Exercise directions: Please output the lines shown below exactly as they appear.

-- start of Data --

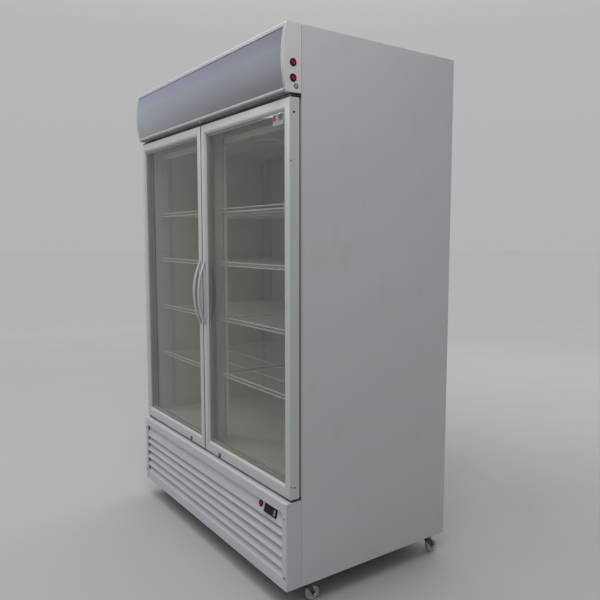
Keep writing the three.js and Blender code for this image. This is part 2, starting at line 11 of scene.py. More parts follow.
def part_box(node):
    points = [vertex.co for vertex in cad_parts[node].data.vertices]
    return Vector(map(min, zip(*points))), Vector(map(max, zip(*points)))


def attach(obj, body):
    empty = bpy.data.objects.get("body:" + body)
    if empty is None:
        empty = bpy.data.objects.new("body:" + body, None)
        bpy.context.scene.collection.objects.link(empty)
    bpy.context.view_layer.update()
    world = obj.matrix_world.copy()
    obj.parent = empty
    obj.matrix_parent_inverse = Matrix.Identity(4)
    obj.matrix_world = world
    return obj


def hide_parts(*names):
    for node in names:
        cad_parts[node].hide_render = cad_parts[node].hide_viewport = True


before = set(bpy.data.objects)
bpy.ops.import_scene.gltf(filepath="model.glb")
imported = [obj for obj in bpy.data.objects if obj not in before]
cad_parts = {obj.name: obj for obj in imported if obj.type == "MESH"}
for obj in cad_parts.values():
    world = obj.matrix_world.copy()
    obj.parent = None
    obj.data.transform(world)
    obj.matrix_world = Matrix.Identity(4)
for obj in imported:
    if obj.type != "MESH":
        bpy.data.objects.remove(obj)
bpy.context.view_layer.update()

-- end of Data --

Answer:
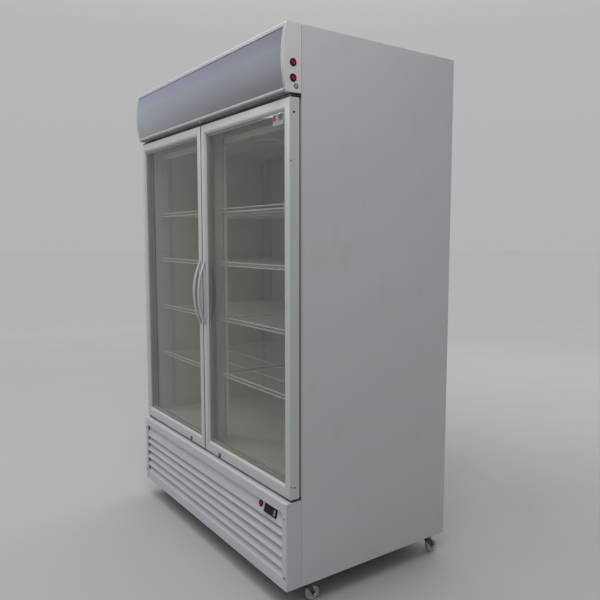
Keep writing the three.js and Blender code for this image. This is part 2, starting at line 11 of scene.py. More parts follow.
def part_box(node):
    points = [vertex.co for vertex in cad_parts[node].data.vertices]
    return Vector(map(min, zip(*points))), Vector(map(max, zip(*points)))


def attach(obj, body):
    empty = bpy.data.objects.get("body:" + body)
    if empty is None:
        empty = bpy.data.objects.new("body:" + body, None)
        bpy.context.scene.collection.objects.link(empty)
    bpy.context.view_layer.update()
    world = obj.matrix_world.copy()
    obj.parent = empty
    obj.matrix_parent_inverse = Matrix.Identity(4)
    obj.matrix_world = world
    return obj


def hide_parts(*names):
    for node in names:
        cad_parts[node].hide_render = cad_parts[node].hide_viewport = True


before = set(bpy.data.objects)
bpy.ops.import_scene.gltf(filepath="model.glb")
imported = [obj for obj in bpy.data.objects if obj not in before]
cad_parts = {obj.name: obj for obj in imported if obj.type == "MESH"}
for obj in cad_parts.values():
    world = obj.matrix_world.copy()
    obj.parent = None
    obj.data.transform(world)
    obj.matrix_world = Matrix.Identity(4)
for obj in imported:
    if obj.type != "MESH":
        bpy.data.objects.remove(obj)
bpy.context.view_layer.update()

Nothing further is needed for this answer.